Two primaries are expected to be constructed and made ready for September 2014 at a cost of £11 million, as the population steadily increases.

The schools will be academies and located in the north-east of the city, where the demand for places is greatest - but the future prospect of new primaries in Dore, Totley and Crosspool is not being ruled out.

Schools in the affluent suburbs are becoming over-subscribed because of a general increase in the number of applications, and work is being undertaken to assess the impact if the increased uptake continues.

The new schools will have two classes per year and are set be built on Skinnerthorpe Road, Fir Vale and on the site of the former Watermead school in Shirecliffe.

Watermead was merged with Shirecliffe, Busk Meadow and Watermead infant and junior schools in 2008 at a cost of £4.7million, forming Watercliffe Meadow School.

Longley Primary School was also merged with Southey Green Juniors in 2006, both in the same catchment area.

But the council have denied the mergers were short-sighted, saying they were implemented because of surplus places in the upper schools at the time, and the dilapidated state of existing facilities.

Sheffield Council’s cabinet is set to agree the proposals at a meeting on Wednesday.

The council is setting up the schools as academies in line with Government policy, and will be seeking expressions of interest from educational trusts to sponsor them.

A consultation will also be held next month and in January with local residents about the plans.

Coun Jackie Drayton, cabinet member for children, young people and families, said: “We know that making sure children are able to access good local primary school places in their community goes a long way to ensuring successful outcomes for them in the future.

“We also know that parents and carers having a direct involvement in schools has a massive effect in driving up standards.

“That is why it is absolutely essential that we provide the extra places that are needed and ensure there is a strong local voice and character within this process. It is vital that these new schools are successful and a good match for Sheffield and the local community they would serve.”

The two primaries will provide up to 420 places each, costing £5.5million per school.

Building on the Watermead site will result in the old primary being demolished before a replacement is constructed.

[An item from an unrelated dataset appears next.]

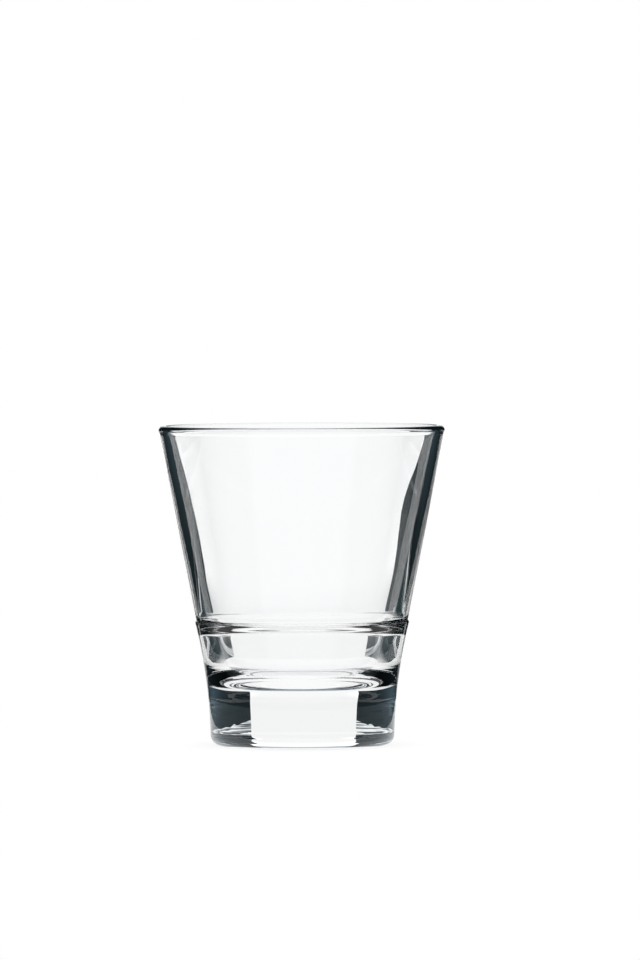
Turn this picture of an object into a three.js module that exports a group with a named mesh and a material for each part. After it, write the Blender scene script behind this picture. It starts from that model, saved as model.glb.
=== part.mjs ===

The project marks a change of strategy by education planners, who have been coping with rising birth rates for the last decade.

Over 1,000 more children entered primary school this term compared with 2001-2.

The response up to now has been to expand existing schools, with over 2,500 extra places created over the last six years.

But councillors will be told next week that continuing the policy is unsustainable with no sign of the birth rate slowing - and so new schools are the only option.

Forecasts show that pupils will outstrip places in areas such as Southey Green, Shirecliffe, Longley, Burngreave, Fir Vale and Firth Park from next September.

Demand for primary school places is growing nationally following the rise in the birth rate since 2002.

Sheffield has followed this national trend and the council has already undertaken a number of expansion projects, with over 2,500 primary places added to schools across the city in the last five years.

A citywide review in 2011 resulted in 11 primaries expanding to meet demand, and this year another two permanently increased their intake.

The most significant area of expansion is in the north east of the city, covering the communities of Southey Green, Shirecliffe, Longley, Burngreave, Fir Vale and Firth Park.

Despite the expansion of a number of local primary schools in the area, the continuing growth of the local population means that action to commission two new primary schools is now needed.

Elsewhere in the city, a small number of primary schools turned away pupils from their catchment areas in 2012.

These schools were Hucklow in Firth Park, Lydgate in Crosspool, Netherthorpe, Dore, Totley and Watercliffe Meadow.